Robots.txt is a plain text file placed at the root of your website (yourdomain.com/robots.txt) that tells search engine crawlers which pages or sections of your site they are allowed or not allowed to crawl. It uses the Robots Exclusion Protocol — a set of directives like User-agent (which crawler), Disallow (block this path), Allow (permit this path), and Sitemap (location of your XML sitemap). Robots.txt is the first file Googlebot reads when it visits your site.

Does robots.txt block pages from Google index?

Robots.txt blocks crawling — not indexing. This is a critical distinction. If a page is blocked by robots.txt but has external links pointing to it, Google may still index that page (show it in search results) without crawling it — just without any page content. To prevent both crawling and indexing, use robots.txt to block crawling AND add a noindex meta tag on the page. To prevent indexing only (while allowing crawling), use only the noindex meta tag.

What is the correct robots.txt syntax?

Robots.txt syntax: User-agent specifies which crawler the rules apply to (* means all crawlers, Googlebot means only Google). Disallow specifies paths to block (Disallow: /wp-admin/ blocks that directory). Allow overrides a Disallow for a specific path within a blocked directory. Sitemap provides your XML sitemap URL. Each User-agent block applies until the next User-agent directive. Paths must start with / and are case-sensitive. Empty Disallow: (nothing after colon) means allow everything — this is a common syntax error when people mean to disallow all.

What Is Robots.txt in SEO? How to Write Robots.txt (2026 Guide)

Q: Does robots.txt affect SEO?

Yes — robots.txt directly affects SEO by controlling which pages search engines can crawl. Blocking important pages with Disallow prevents them from being indexed and ranked. Conversely, using robots.txt to block low-value pages (admin, cart, search results) helps Google allocate its crawl budget more efficiently to your important content. The most dangerous robots.txt mistake is accidentally blocking your entire site with Disallow: / — this makes your whole site invisible to Google.
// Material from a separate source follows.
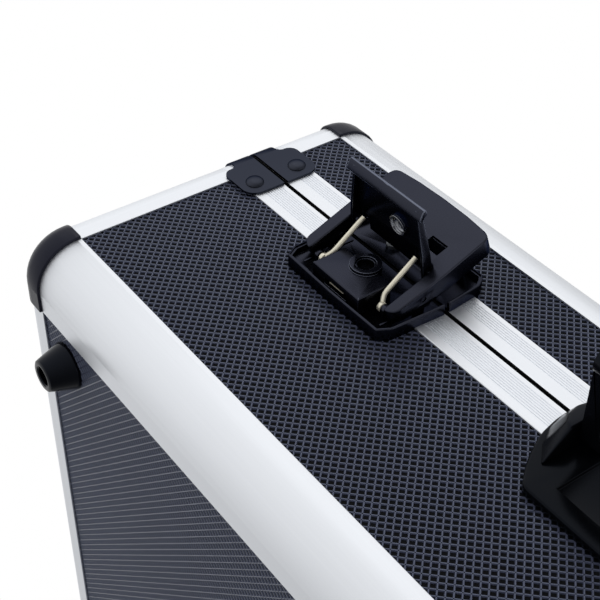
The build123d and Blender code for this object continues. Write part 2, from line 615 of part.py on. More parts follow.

Q: What should I block with robots.txt?

Block with robots.txt: WordPress admin (/wp-admin/), checkout and cart pages (/cart/, /checkout/), internal search results (/search/, /?s=), thank-you and confirmation pages (/thank-you/), staging or test directories, duplicate content parameter URLs. Do NOT block: CSS and JavaScript files (Google needs these to render your pages), your images directory (/wp-content/uploads/), your sitemap, or any pages you want indexed and ranked.

Robots.txt is a tiny text file with enormous power — a single wrong line can make your entire website invisible to Google. It's the first file Googlebot reads when it visits your site, and it tells crawlers exactly which pages they're allowed to access. Most site owners either ignore it entirely or make dangerous mistakes with it. This guide covers exactly how robots.txt works, how to write it correctly, and the critical mistakes to avoid.

What Is Robots.txt?

Robots.txt is a plain text file stored at the root of your website — always accessible at yourdomain.com/robots.txt. It uses the Robots Exclusion Protocol, a widely-adopted standard that tells search engine crawlers (Googlebot, Bingbot, and others) which pages they have permission to crawl.

Every time Googlebot prepares to crawl your website, it first fetches your robots.txt file and reads the instructions inside. These instructions can allow or deny access to specific directories, files, or URL patterns. The crawler then respects those instructions (mostly — more on this below).

Key distinction: Robots.txt controls crawling — not indexing. Blocking a page in robots.txt prevents Googlebot from reading its content, but Google may still index the page's URL (show it in search results as an empty result) if it finds links to it elsewhere. To prevent indexing, you need a noindex meta tag on the page itself.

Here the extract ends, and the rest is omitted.